Enhanced hydrogen peroxide photosynthesis via charge-complementary π-electron sites
Yan Guo, Qixin Zhou, Li Wang, Ziqi Deng, David Lee Phillips, Chuyang Y. Tang, Yongfa Zhu
Abstract
Organic photocatalysts with porphyrin conjugated chromophore core are promising for artificial hydrogen peroxide (H2O2) photosynthesis, but the lack of bottom-up paradigm for oxygen (O2) adsorption sites hinders their activity. Here, we introduce imidazole groups as π-electron sites with charge-complementarity to the O2 molecules, enhancing O2 binding via sub-atomically mirrored electrostatic cooperative π-π dispersion forces. In situ spectroscopy and theory reveal that the ~2 Å linear δ+-δ−-δ+ domain of the imidazole substituent exhibits 2.8-folds stronger O2 adsorption than neutral π-electron substituents, accompanied by the generation of energetically peroxide intermediates.

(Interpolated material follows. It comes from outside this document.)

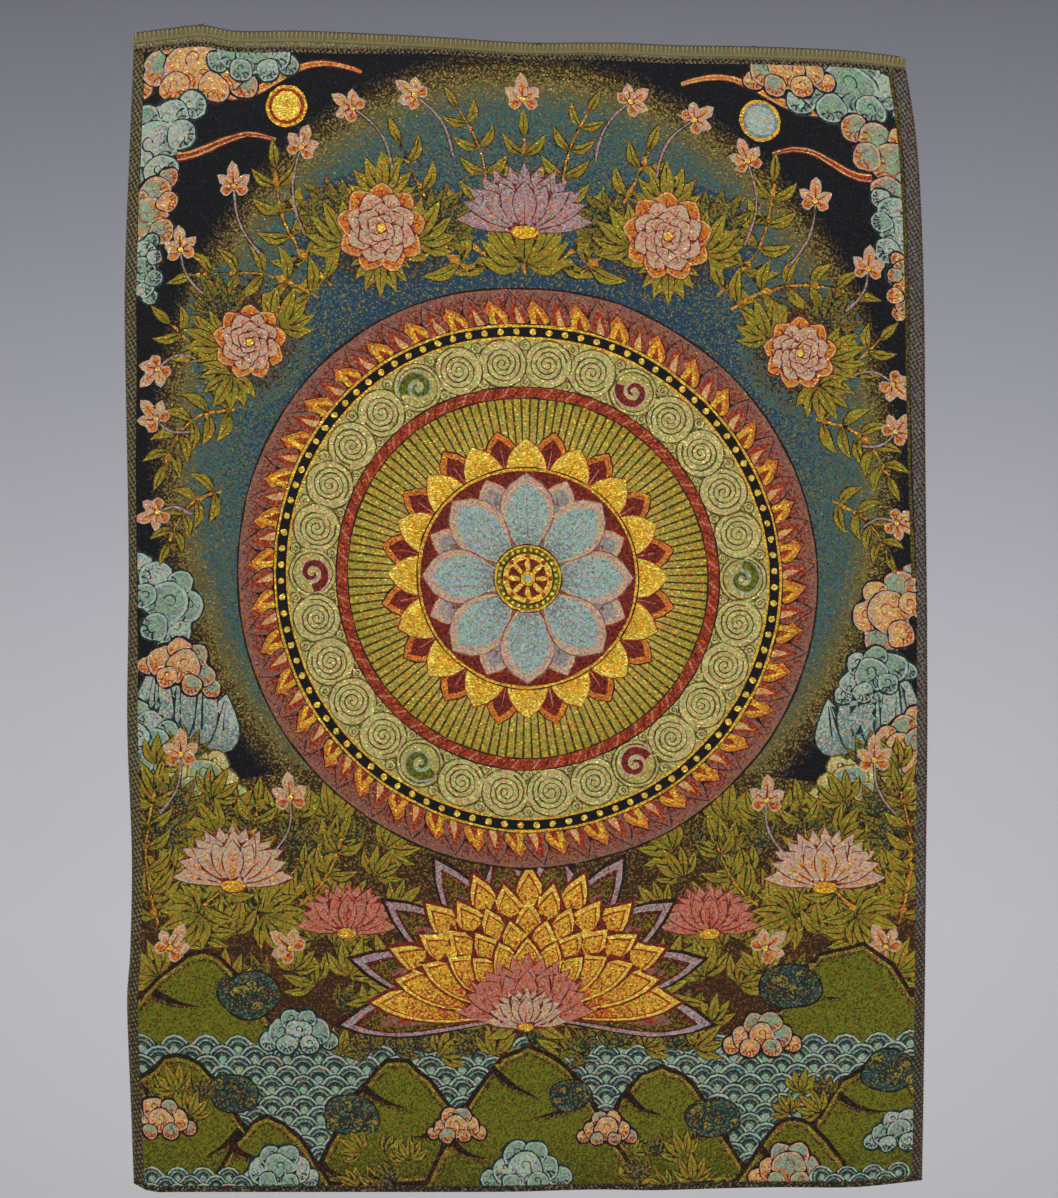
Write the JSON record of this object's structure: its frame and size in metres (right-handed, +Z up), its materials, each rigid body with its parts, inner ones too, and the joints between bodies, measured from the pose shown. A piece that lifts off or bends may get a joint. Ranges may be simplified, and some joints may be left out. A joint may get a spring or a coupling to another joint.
{
  "type": "woven brocade wall hanging",
  "caption": "Tall rectangular woven brocade hanging without rods: a picture panel with a turned hem and a narrow stitched heading band along its top edge.",
  "frame": {"origin": "middle of the heading band's top edge, from which the cloth hangs", "axes": "+Z up along the hanging's height, +X to the viewer's right, -Y out of the woven face towards the viewer"},
  "size_m": [0.6259, 0.0061, 0.9099],
  "materials": {
    "brocade": "jacquard weave of matt silk-like yarn with glittering metallic gold weft",
    "heading_tape": "plain-woven cotton tape in golden olive, overlocked in yellow thread"
  },
  "bodies": {
    "root": {"picture_panel": "brocade", "heading_band": "heading_tape"}
  },
  "joints": []
}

Consequently, imidazole-substituted porphyrin photocatalysts achieve a solar-to-chemical conversion efficiency of 1.85% using only H2O and O2. In scalable membranes with photocatalysts, enabling daily photosynthetic production of 80 L m−2 of Fenton-applicable H2O2 solution. This work offers a strategy to modulate the electrostatic distribution of oxygen photoreduction sites, providing insights into overcoming gas activation rate-limiting steps in photocatalytic processes. Introducing imidazole groups into porphyrin structures creates charge-complementary π-electron sites for O2 molecules which enhances binding force via electrostatic cooperative dispersion, thereby improving the efficiency of H2O2 photosynthesis.